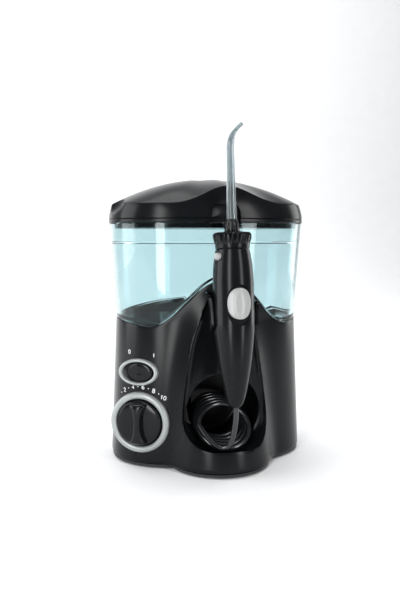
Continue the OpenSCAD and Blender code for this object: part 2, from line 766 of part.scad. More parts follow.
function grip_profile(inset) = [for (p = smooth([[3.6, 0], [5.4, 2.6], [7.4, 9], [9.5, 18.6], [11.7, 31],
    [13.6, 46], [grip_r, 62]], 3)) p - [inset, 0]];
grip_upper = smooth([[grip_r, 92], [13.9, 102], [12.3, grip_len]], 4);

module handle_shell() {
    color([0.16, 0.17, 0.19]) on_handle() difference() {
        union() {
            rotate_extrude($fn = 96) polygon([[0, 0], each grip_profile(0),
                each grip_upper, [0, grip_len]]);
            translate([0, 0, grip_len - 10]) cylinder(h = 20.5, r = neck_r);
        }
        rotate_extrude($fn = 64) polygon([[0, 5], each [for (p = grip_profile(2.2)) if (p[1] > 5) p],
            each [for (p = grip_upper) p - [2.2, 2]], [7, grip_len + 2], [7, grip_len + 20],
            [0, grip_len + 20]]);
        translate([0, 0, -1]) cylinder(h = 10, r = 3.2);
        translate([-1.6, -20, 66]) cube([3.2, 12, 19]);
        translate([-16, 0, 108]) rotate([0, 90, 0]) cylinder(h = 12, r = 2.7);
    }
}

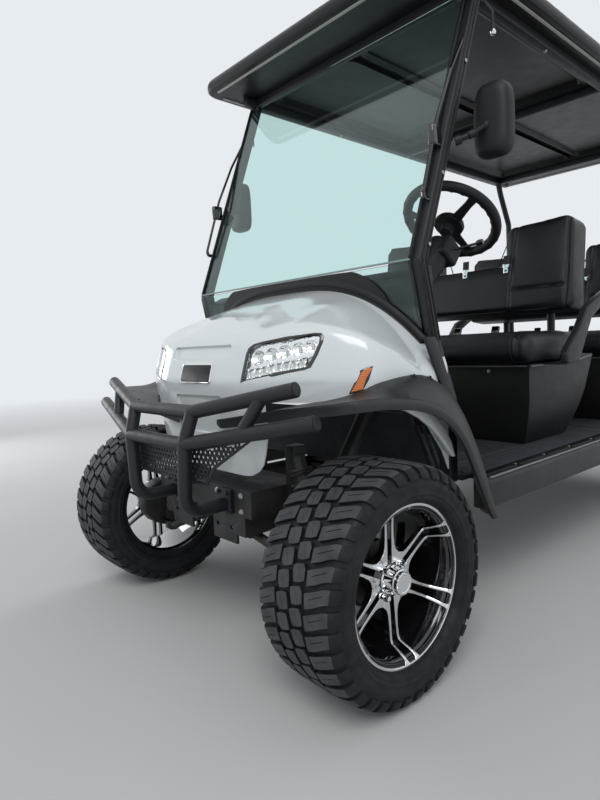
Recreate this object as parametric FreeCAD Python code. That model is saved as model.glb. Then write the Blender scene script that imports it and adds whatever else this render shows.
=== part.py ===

• • • • • • •

• _TASK INSTRUCTIONS_: Only the number is required: the count of lines containing the word "Blender".

• _RESPONSE TO THE TASK_: 2